Preparing an interpretive walk is not only about analysing sources, but also a lot of your own work and creativity.
I really like working with metaphor. In fact, every object that was included in my interpretive walk was based on a metaphor. At a certain point I felt I knew how to find my way around it.
Indeed, the story of the hill is actually a textbook example of metaphor.
Especially now that the hill is covered in snow, I advise you to go to this place. When you look at the children playing, shouting and arguing with each other, you will be reminded of the story of the workers who, despite their differences, were able to unite and communicate to stand together to fight a hundred years ago.

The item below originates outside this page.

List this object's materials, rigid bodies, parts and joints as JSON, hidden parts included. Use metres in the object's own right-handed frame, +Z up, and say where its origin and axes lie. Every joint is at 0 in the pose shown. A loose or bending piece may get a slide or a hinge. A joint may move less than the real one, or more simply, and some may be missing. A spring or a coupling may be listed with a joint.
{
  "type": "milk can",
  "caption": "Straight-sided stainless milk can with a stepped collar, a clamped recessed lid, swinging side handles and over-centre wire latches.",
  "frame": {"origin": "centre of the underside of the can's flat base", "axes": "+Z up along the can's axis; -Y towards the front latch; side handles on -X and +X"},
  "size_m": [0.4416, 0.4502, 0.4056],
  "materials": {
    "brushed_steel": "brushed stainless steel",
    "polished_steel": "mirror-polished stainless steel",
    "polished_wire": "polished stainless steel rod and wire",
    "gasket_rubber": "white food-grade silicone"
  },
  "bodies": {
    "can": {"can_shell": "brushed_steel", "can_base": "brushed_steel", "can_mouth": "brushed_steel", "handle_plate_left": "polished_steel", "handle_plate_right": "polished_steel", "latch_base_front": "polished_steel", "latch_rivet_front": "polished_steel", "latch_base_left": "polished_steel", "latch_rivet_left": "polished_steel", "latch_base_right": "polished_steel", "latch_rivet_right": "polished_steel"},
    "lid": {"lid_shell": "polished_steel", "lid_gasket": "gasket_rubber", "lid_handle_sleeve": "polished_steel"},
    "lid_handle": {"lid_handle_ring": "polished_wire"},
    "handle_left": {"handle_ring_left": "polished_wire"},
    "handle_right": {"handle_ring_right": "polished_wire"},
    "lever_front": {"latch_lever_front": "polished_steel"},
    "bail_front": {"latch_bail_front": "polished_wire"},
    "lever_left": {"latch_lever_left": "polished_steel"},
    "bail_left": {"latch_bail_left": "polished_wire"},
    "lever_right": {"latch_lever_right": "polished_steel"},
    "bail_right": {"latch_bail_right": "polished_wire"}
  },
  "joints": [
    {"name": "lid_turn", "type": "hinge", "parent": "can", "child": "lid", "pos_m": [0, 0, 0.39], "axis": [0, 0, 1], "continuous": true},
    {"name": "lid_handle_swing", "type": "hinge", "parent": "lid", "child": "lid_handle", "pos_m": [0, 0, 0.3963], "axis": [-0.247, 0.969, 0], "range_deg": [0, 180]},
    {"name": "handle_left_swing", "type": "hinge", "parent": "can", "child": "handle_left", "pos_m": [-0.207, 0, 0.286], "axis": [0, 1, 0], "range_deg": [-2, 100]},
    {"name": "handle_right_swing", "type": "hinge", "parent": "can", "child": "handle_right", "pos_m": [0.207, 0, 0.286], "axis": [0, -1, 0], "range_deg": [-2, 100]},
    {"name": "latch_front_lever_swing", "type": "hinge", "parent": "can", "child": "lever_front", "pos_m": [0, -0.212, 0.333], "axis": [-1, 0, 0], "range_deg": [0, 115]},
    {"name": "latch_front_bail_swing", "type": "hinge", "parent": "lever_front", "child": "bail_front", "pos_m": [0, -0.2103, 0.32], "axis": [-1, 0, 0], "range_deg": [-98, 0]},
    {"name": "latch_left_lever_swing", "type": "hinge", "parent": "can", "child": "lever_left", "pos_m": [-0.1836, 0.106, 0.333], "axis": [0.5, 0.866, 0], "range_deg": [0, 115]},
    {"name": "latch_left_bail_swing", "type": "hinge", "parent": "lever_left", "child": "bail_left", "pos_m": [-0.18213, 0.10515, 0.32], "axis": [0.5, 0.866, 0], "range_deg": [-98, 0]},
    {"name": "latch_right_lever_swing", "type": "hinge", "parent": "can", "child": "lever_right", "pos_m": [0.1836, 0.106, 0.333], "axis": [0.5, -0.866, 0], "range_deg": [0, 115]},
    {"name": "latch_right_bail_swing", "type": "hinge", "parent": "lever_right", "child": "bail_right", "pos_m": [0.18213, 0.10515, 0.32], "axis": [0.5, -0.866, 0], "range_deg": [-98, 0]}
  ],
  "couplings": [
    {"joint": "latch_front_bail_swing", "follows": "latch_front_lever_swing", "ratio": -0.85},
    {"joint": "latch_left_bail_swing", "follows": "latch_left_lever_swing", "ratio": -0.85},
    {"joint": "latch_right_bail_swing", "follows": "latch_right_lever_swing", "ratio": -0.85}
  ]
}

Ramp of the turpentine factory (in the area of today’s Parkowa and Białowieska Streets), 1938. Photo from the collection of the Dr. Tadeusz Rakowiecki Municipal Public Library in Hajnówka
And this ability to communicate is still very much needed in Hajnówka.
Of course it is.
The Heritage Interpretation Course is organised by the Foundation for Development and Educational Initiatives. It is part of the project ‘Guardians of memory – the art of heritage interpretation’. The course took place in the first half of October.